The too-big trap (monolith-ish microservice)

One service covering 10 different domains. “User service” holds auth, profile, billing, notification preferences, avatar upload. 30 endpoints, 15 tables.

What goes wrong:
– Every deploy touches a large surface.
– Multiple teams send PRs to the same service and conflict a lot.
– Scaling isn’t granular. Billing traffic spikes and you’re scaling the whole service.
– Test runs get long, CI gets slow.

Criteria for the right granularity

There’s no single rule. The criteria I use:

  1. Bounded context (DDD). Services split along domain boundaries. Authentication, billing, inventory, notification. Each with its own domain language. It’s safer to keep a domain together than to slice it.
  2. Team ownership. If two teams own the same service, something’s already wrong. “You build it, you run it.” The number of services can exceed the number of teams, but a team shouldn’t own more than 3 to 5.
  3. Deploy cadence. Parts that deploy at the same frequency can live in the same service. Payment flow deploys weekly, notification flow deploys daily. Splitting those makes sense.
  4. Failure domain. One part failing should not take down another. If checkout crashes, search should still work.
  5. Different scaling needs? Image processing is CPU-heavy, a regular API is I/O-heavy. If you need to scale them separately, they’re separate services.

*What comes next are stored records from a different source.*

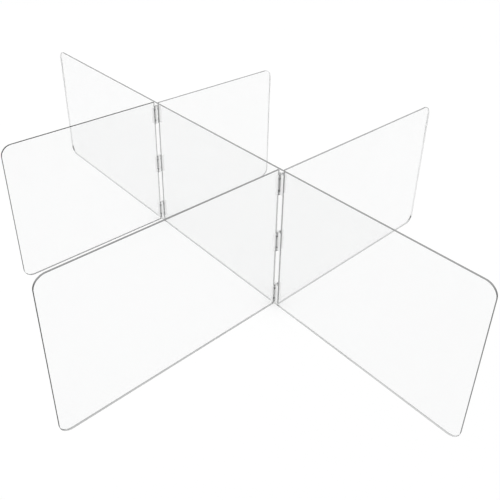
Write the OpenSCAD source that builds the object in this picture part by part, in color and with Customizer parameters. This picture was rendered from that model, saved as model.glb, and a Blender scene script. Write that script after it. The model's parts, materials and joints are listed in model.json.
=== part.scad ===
// Desk privacy panel for six seats: one long clear sheet with a pair of folding wings at each
// of two crossings. Every wing hangs on three clear knuckle hinges with grey pins.
//
// Origin: middle of the long panel's bottom edge. +X runs along the long panel to its near
// end, -Y is the left side and +Y the right side, +Z is up.

/* [Sheets] */
// Thickness of every sheet
sheet_t = 5; // [4:0.5:6]
// Height of every sheet
panel_h = 406; // [300:2:500]
// Spacing of the two crossings along the long panel
mid_bay = 520; // [480:2:700]
// Run of the long panel from the front crossing to its near end
near_bay = 540; // [400:2:700]
// Run of the long panel from the rear crossing to its far end
far_bay = 610; // [400:2:700]
// Length of each front wing
front_wing_len = 600; // [400:2:640]
// Length of each rear wing
rear_wing_len = 450; // [300:1:460]
// Radius of the free corners
corner_r = 28; // [10:1:40]
// Radius of the corners on a wing's hinged edge
heel_r = 1.5; // [1:0.5:6]
// Gap between a wing's hinged edge and the long panel's face
heel_gap = 0.8; // [0.8:0.1:1.5]

/* [Hinges] */
// Height of one hinge
hinge_h = 55; // [40:1:70]
// From the top or bottom edge of a sheet to the middle of the nearest hinge
hinge_inset = 39; // [36:1:60]
// Outside diameter of a knuckle
knuckle_d = 5.2; // [5:0.1:6]
// Height of the first and the last knuckle
end_knuckle_h = 11; // [8:0.5:14]
// Gap between neighbouring knuckles
knuckle_gap = 0.3; // [0.3:0.1:0.6]
// Chamfer round both ends of a knuckle
knuckle_chamfer = 0.6; // [0.3:0.1:0.8]
// Clearance between a knuckle and the sheets beside it
sheet_gap = 0.4; // [0.4:0.1:0.8]
// Thickness of a leaf where it leaves its knuckle
leaf_t = 1.5; // [1.2:0.1:1.6]
// Width of a leaf's bonding pad
pad_w = 6; // [5:0.5:14]
// Radius of the corners of a bonding pad
pad_r = 1.5; // [1:0.5:2.5]
// Diameter of a hinge pin
pin_d = 2.4; // [2:0.1:2.6]
// Radial clearance of a pin in its knuckles
pin_clearance = 0.05; // [0.02:0.01:0.1]
// Diameter of a pin's head
pin_head_d = 4; // [3.4:0.1:4.8]
// Height of a pin's head
pin_head_h = 0.8; // [0.6:0.1:1.2]

/* [Hidden] */
CLEAR_SHEET = [0.80, 0.84, 0.86, 0.45];
CLEAR_HINGE = [0.62, 0.66, 0.68, 0.80];
GREY_PIN = [0.42, 0.43, 0.44];

$fn = 48;

long_panel_len = far_bay + mid_bay + near_bay;
rear_crossing_x = far_bay - long_panel_len / 2;
front_crossing_x = rear_crossing_x + mid_bay;

// Each wing: its name, the middle of its crossing along X, its turn about that crossing and
// its length. A right wing is a left wing turned half round the crossing.
WINGS = [
    ["front_left", front_crossing_x, 0, front_wing_len],
    ["front_right", front_crossing_x, 180, front_wing_len],
    ["rear_left", rear_crossing_x, 0, rear_wing_len],
    ["rear_right", rear_crossing_x, 180, rear_wing_len]
];

// Each hinge on a wing: its name and the height of its middle.
HINGES = [
    ["top", panel_h - hinge_inset],
    ["middle", panel_h / 2],
    ["bottom", hinge_inset]
];

HINGE_PIECES = ["panel_leaf", "wing_leaf", "pin"];

// Distance from the pin's axis to the face that its leaf is bonded to
stand_off = knuckle_d / 2 + sheet_gap;
// Distance from the pin's axis to the middle plane of a bonded sheet
axis_to_sheet = stand_off + sheet_t / 2;
// The bonding pad starts where it clears the knuckles of the other leaf
pad_start = stand_off + 0.2;
pad_t = leaf_t + sheet_gap;
bore_d = pin_d + 2 * pin_clearance;
pin_tip_h = 0.6;
pin_tip_d = pin_d - 0.8;

// Knuckle bands, as heights from the middle of the hinge
END_BANDS = [
    [-hinge_h / 2, -hinge_h / 2 + end_knuckle_h],
    [hinge_h / 2 - end_knuckle_h, hinge_h / 2]
];
MIDDLE_BAND = [[
    -hinge_h / 2 + end_knuckle_h + knuckle_gap,
    hinge_h / 2 - end_knuckle_h - knuckle_gap
]];

// Outline of a sheet: square corners replaced by quarter rounds, r_start at x = 0 and r_end
// at the far end.
module sheet_outline(length, height, r_start, r_end) {
    difference() {
        square([length, height]);
        square([r_start, r_start]);
        translate([0, height - r_start])
            square([r_start, r_start]);
        translate([length - r_end, 0])
            square([r_end, r_end]);
        translate([length - r_end, height - r_end])
            square([r_end, r_end]);
    }
    for (z = [r_start, height - r_start])
        translate([r_start, z])
            circle(r = r_start);
    for (z = [r_end, height - r_end])
        translate([length - r_end, z])
            circle(r = r_end);
}

// A sheet standing on z = 0, running along +X from x = 0, centred on y = 0.
module standing_sheet(length, r_start, r_end) {
    translate([0, sheet_t / 2, 0])
        rotate([90, 0, 0])
            linear_extrude(sheet_t)
                sheet_outline(length, panel_h, r_start, r_end);
}

// A knuckle standing on z = 0, with chamfered ends, and the strap that joins it to its pad
// along +X.
module knuckle(height) {
    end_d = knuckle_d - 2 * knuckle_chamfer;
    straight_h = height - 2 * knuckle_chamfer;
    cylinder(d1 = end_d, d2 = knuckle_d, h = knuckle_chamfer);
    translate([0, 0, knuckle_chamfer]) {
        cylinder(d = knuckle_d, h = straight_h);
        translate([0, knuckle_d / 2 - leaf_t, 0])
            cube([pad_start + pad_r, leaf_t, straight_h]);
    }
    translate([0, 0, height - knuckle_chamfer])
        cylinder(d1 = knuckle_d, d2 = end_d, h = knuckle_chamfer);
}

// One hinge leaf about its own axis: knuckles on z, pad along +X with its bonded face at
// y = stand_off.
module leaf(bands) {
    difference() {
        union() {
            translate([pad_start, stand_off, -hinge_h / 2])
                rotate([90, 0, 0])
                    linear_extrude(pad_t)
                        sheet_outline(pad_w, hinge_h, pad_r, pad_r);
            for (band = bands)
                translate([0, 0, band[0]])
                    knuckle(band[1] - band[0]);
        }
        translate([0, 0, -hinge_h])
            cylinder(d = bore_d, h = 2 * hinge_h);
    }
}

// Places children about a wing's crossing, turned to the wing's own side.
module at_crossing(wing) {
    translate([wing[1], 0, 0])
        rotate([0, 0, wing[2]])
            children();
}

// Places children on a wing's pin axis, at the middle height of one hinge.
module at_hinge(wing, hinge) {
    at_crossing(wing)
        translate([0, -axis_to_sheet, hinge[1]])
            children();
}

module long_panel() {
    color(CLEAR_SHEET)
        translate([-long_panel_len / 2, 0, 0])
            standing_sheet(long_panel_len, corner_r, corner_r);
}

module wing_sheet(wing) {
    color(CLEAR_SHEET)
        at_crossing(wing)
            translate([-axis_to_sheet, -sheet_t / 2 - heel_gap, 0])
                rotate([0, 0, -90])
                    standing_sheet(wing[3], heel_r, corner_r);
}

// The fixed leaf, bonded to the long panel: first and last knuckle.
module panel_leaf(wing, hinge) {
    color(CLEAR_HINGE)
        at_hinge(wing, hinge)
            leaf(END_BANDS);
}

// The moving leaf, bonded to the wing: the long middle knuckle.
module wing_leaf(wing, hinge) {
    color(CLEAR_HINGE)
        at_hinge(wing, hinge)
            rotate([0, 0, -90])
                mirror([0, 1, 0])
                    leaf(MIDDLE_BAND);
}

// A headed pin dropped in from above, its head resting on the first knuckle.
module hinge_pin(wing, hinge) {
    color(GREY_PIN)
        at_hinge(wing, hinge) {
            translate([0, 0, hinge_h / 2])
                cylinder(d = pin_head_d, h = pin_head_h);
            translate([0, 0, -hinge_h / 2 + pin_tip_h])
                cylinder(d = pin_d, h = hinge_h - pin_tip_h);
            translate([0, 0, -hinge_h / 2])
                cylinder(d1 = pin_tip_d, d2 = pin_d, h = pin_tip_h);
        }
}

long_panel();
for (wing = WINGS) {
    wing_sheet(wing);
    for (hinge = HINGES) {
        stem = str(wing[0], "_", hinge[0]);
        panel_leaf(wing, hinge);
        wing_leaf(wing, hinge);
        hinge_pin(wing, hinge);
    }
}
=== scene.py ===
"""Looks of the clear six-seat desk privacy panel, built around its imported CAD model."""

import json
import math

import bmesh
import bpy
from mathutils import Matrix, Vector


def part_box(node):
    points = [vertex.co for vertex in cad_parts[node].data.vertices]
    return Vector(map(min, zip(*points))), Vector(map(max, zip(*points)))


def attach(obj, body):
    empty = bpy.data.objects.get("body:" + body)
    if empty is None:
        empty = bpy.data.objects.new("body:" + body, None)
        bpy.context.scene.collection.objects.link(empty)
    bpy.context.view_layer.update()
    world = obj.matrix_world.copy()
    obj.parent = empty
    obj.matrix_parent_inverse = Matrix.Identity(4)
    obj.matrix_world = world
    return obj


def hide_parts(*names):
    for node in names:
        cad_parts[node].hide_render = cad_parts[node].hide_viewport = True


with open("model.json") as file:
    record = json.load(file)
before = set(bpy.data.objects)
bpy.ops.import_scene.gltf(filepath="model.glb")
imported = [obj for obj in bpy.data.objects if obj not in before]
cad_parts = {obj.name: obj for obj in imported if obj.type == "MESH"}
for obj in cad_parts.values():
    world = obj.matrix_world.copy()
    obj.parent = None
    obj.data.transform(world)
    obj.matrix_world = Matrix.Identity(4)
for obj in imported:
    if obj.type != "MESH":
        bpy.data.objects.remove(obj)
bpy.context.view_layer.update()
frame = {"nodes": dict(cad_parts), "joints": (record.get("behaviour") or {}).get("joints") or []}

MM = 0.001

# Sheets
FREE_CORNER_R = 28 * MM
HEEL_CORNER_R = 1.5 * MM
ARRIS = 0.5 * MM
ARC_STEPS = 14
SHARP_ANGLE = math.radians(25)

WINGS = ("front_left", "front_right", "rear_left", "rear_right")
HINGES = ("top", "middle", "bottom")

# Painted light and shade on each sheet's edges, matched to the photo sheet by sheet: the grey of
# its upright edges and of its level ones, then the mirror of its upright edges and of its level
# ones. The acrylic is the same on every edge. These greys and mirror strengths differ between
# sheets, and between upright and level edges, to paint in light, shade and reflection.
EDGE_PAINTED_LIGHT_AND_SHADE = {
    "long_panel": (0.018, 0.27, 0.77, 0.63),
    "front_left_wing": (0.018, 0.27, 0.24, 0.52),
    "front_right_wing": (0.018, 0.38, 0.82, 0.58),
    "rear_left_wing": (0.018, 0.03, 0.24, 0.40),
    "rear_right_wing": (0.018, 0.27, 0.82, 0.63),
}
# The same painted light and shade for the hinged edge of every wing
HEEL_PAINTED_LIGHT_AND_SHADE = (0.39, 0.27, 0.53, 0.63)

# Hinges
KNUCKLE_R = 2.6 * MM
PIN_AXES = {joint["child"].removesuffix("_wing"): joint["pos_m"] for joint in frame["joints"]}

# Camera
CAMERA_AT = Vector((1.1371, -0.8675, 1.0839))
CAMERA_AIM = Vector((-0.1142, 0.2716, 0.203))
CAMERA_ROLL = math.radians(1.1)
CAMERA_LENS = 42.8
CAMERA_SENSOR = 36.0
CAMERA_REACH = 100.0
CAMERA_RISE = -0.20

# Studio
AIR_STRENGTH = 1.068
OVERHEAD_AT = (0.2, -0.1, 3.2)
OVERHEAD_AIM = (0, 0, 0)
OVERHEAD_WIDTH = 2.6
OVERHEAD_POWER = 2
FLOOR_SIZE = 30.0
FLOOR_LEVEL = -0.4 * MM


# ---------------------------------------------------------------- materials


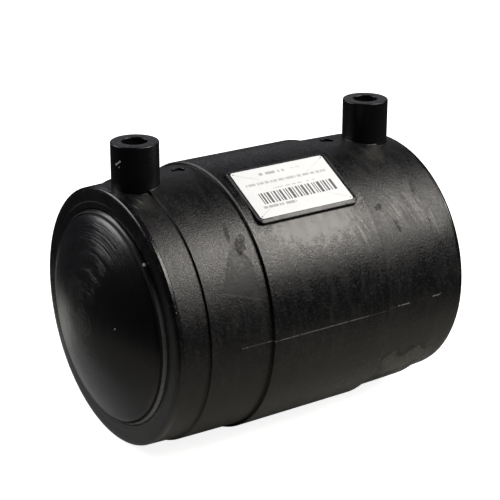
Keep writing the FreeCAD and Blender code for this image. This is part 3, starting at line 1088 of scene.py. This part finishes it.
def floor_finish():
    """Pale round the part, with a painted falloff of light to dark further off and a painted pool of light.
    The camera sees it close to white.
    """
    m = Nodes("floor")
    p = m.object_mm()
    seen = m.new("ShaderNodeLightPath").outputs["Is Camera Ray"]
    distance = m.placed(p, FLOOR_FALLOFF_MIDDLE)
    # Painted falloff of light: the floor's colour darkens with the distance from under the part
    near = m.ramp(distance, FLOOR_LIGHT_FALLOFF[1], FLOOR_LIGHT_FALLOFF[0])
    lift = m.ramp(distance, *FLOOR_LIFT_FADE, FLOOR_LIFT, 1.0)
    # Painted pool of light: the floor's colour is lighter beside the dome
    light_pool = m.ramp(m.placed(p, FLOOR_LIGHT_POOL, FLOOR_LIGHT_POOL_SHAPE), FLOOR_LIGHT_POOL_FADE[1], FLOOR_LIGHT_POOL_FADE[0])
    pale = m.mix(near, FLOOR_FALLOFF_DARK, m.mix(m.noise(p, 0.01, detail=2.0), *FLOOR_PALE))
    diffuse = m.new("ShaderNodeBsdfDiffuse")
    m.put(diffuse.inputs["Color"], m.mix(m.most(light_pool, seen), pale, FLOOR_WHITE))
    glow = m.new("ShaderNodeEmission")
    m.put(glow.inputs["Strength"], m.times(seen, lift))
    both = m.new("ShaderNodeAddShader")
    m.put(both.inputs[0], diffuse.outputs[0])
    m.put(both.inputs[1], glow.outputs[0])
    output = m.new("ShaderNodeOutputMaterial")
    m.put(output.inputs["Surface"], both.outputs[0])
    return m.material


def floor():
    """A wide floor that reads as white to the camera."""
    half, level = FLOOR_HALF, -MAIN * MM - FLOOR_GAP
    corners = [Vector((x, y, level)) for x, y in ((-half, -half), (half, -half), (half, half), (-half, half))]
    mesh = bpy.data.meshes.new("floor")
    mesh.from_pydata(corners, [], [(0, 1, 2, 3)])
    mesh.materials.append(floor_finish())
    made = add_object("floor", mesh)


def look(made, place, target):
    """Puts a camera or a lamp at a place, facing a target."""
    made.location = place
    made.rotation_mode = "QUATERNION"
    made.rotation_quaternion = (target - place).to_track_quat("-Z", "Y")


def camera():
    data = bpy.data.cameras.new("camera")
    data.lens = CAMERA_LENS
    data.sensor_width = CAMERA_SENSOR
    made = add_object("camera", data)
    look(made, Vector(CAMERA_PLACE), Vector(CAMERA_TARGET))
    roll = Matrix.Rotation(math.radians(CAMERA_ROLL), 3, "Z").to_quaternion()
    made.rotation_quaternion = made.rotation_quaternion @ roll
    bpy.context.scene.camera = made


def world():
    """A dim studio that the camera sees as white."""
    made = bpy.data.worlds.new("world")
    made.use_nodes = True
    tree = made.node_tree
    background = tree.nodes["Background"]
    path = tree.nodes.new("ShaderNodeLightPath")
    shade = tree.nodes.new("ShaderNodeMix")
    shade.data_type = "RGBA"
    shade.inputs["A"].default_value = STUDIO
    shade.inputs["B"].default_value = WHITE
    tree.links.new(path.outputs["Is Camera Ray"], shade.inputs["Factor"])
    tree.links.new(shade.outputs["Result"], background.inputs["Color"])
    bpy.context.scene.world = made


def softbox(name, direction, distance, width, height, radiance, color):
    """A rectangular lamp that faces the part from a direction."""
    light = bpy.data.lights.new(name, "AREA")
    light.shape = "RECTANGLE"
    light.size = width
    light.size_y = height
    light.energy = radiance * math.pi * width * height
    light.color = color
    middle = Vector((-BARREL_LENGTH / 2, 0, 0)) * MM
    look(add_object(name, light), middle + Vector(direction).normalized() * distance, middle)


camera()
world()
for name, values in SOFTBOXES.items():
    softbox(name, *values)
floor()

piece("barrel", [barrel_shell(), pad_shell()] + [shroud_shell(w) for w in TERMINALS],
      black_polyethylene(), "coupler_body")
piece("plug", [plug_shell()], plug_polyethylene(), "end_plug")
piece("label_sheet", [label_shell()], label_paper(), "label")

copper = plain_finish("copper_wire", (0.60, 0.26, 0.14, 1), (0.80, 0.42, 0.26, 1), 0.25, 1.0)
brass = plain_finish("terminal_brass", (0.20, 0.15, 0.08, 1), (0.34, 0.26, 0.14, 1), 0.35, 1.0)
pins = plain_finish("indicator_polyethylene", (0.003, 0.003, 0.0035, 1), (0.006, 0.006, 0.0055, 1), 0.85)
finishes = {
    "heating_wire": copper,
    "terminal_pin_pipe_side": brass,
    "terminal_pin_plug_side": brass,
    "fusion_indicator_pipe_side": pins,
    "fusion_indicator_plug_side": pins,
}
for node, finish in finishes.items():
    for slot in frame["nodes"][node].material_slots:
        slot.material = finish

bpy.context.scene.view_settings.view_transform = "Standard"
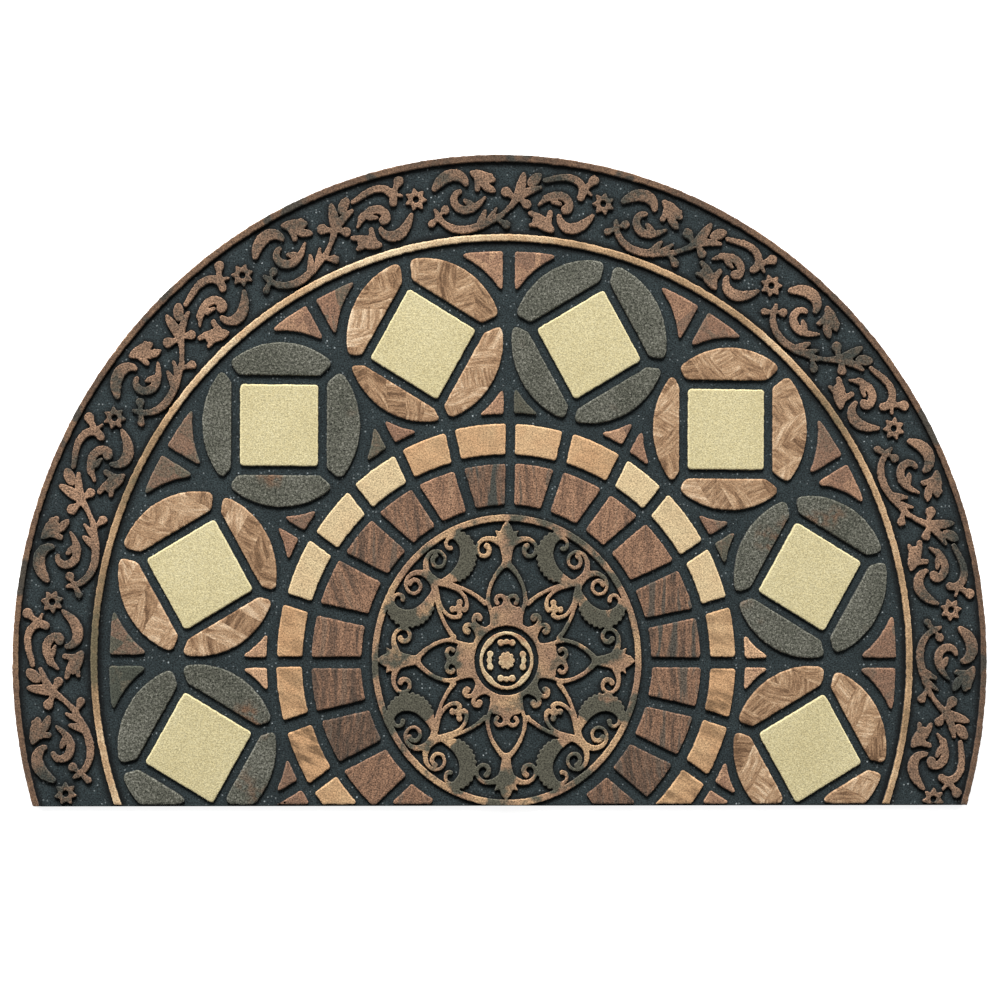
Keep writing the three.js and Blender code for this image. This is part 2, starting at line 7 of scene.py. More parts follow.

Concrete example: e-commerce

For a 10 to 15 person team I’d ballpark 8 to 12 microservices:

  • Auth (login, registration, token, password reset)
  • User (profile, preferences, address book)
  • Catalog (product, category, search index)
  • Inventory (stock, warehouse, availability)
  • Cart (basket state)
  • Checkout (order creation, payment orchestration)
  • Payment (gateway integration, refund)
  • Fulfillment (shipment, tracking)
  • Notification (email, SMS, push)
  • Review (ratings, comments)
  • Recommendation (personalisation)
  • Analytics (events, reporting)

Even if each one isn’t owned by a separate team, they’re thematically separate. Auth and User look close, and the same team often owns both, but splitting them earns you independent scaling later.

The “modular monolith” alternative

Important caveat: microservices shouldn’t be the first move on every project. For most startups, a modular monolith is a better fit. Slice the code by domain, but ship it as one deployment. As you grow, you decide which module earns its own service.

Signals that it’s time to split:

  • One module scales at a very different rate from the others.
  • One module needs a different stack (Python ML vs Node.js web).
  • The team has grown and a subteam now owns one module alone.
  • Deploy cycles are starting to clash.

Migration strategy

Going from monolith to microservices via the strangler fig pattern works well. New features are born as microservices, existing modules peel off over time. Big-bang rewrites usually fail.

Measure: what does each service cost?

Every microservice carries a cost:

  • Repo, CI/CD pipeline
  • Monitoring, logging, alerting
  • Deployment, rollback
  • Documentation
  • Runbook
  • On-call
  • Inter-service authentication

I put the yearly operational cost (dev time plus infra) of one service at around $15 to 25k. If the benefit doesn’t clear that, it shouldn’t be its own service.

Conway’s Law

Architecture mirrors your org’s communication structure. However your teams are organised, that’s how your services end up. When you’re drawing service boundaries, “can this team own this?” is a key question.

Takeaway

Microservices are a tool, not a religion. The right granularity is different in every project. Weigh team, business requirements, and scale together. Don’t bring “small is better” or “big is better” as a fixed belief, decide per context.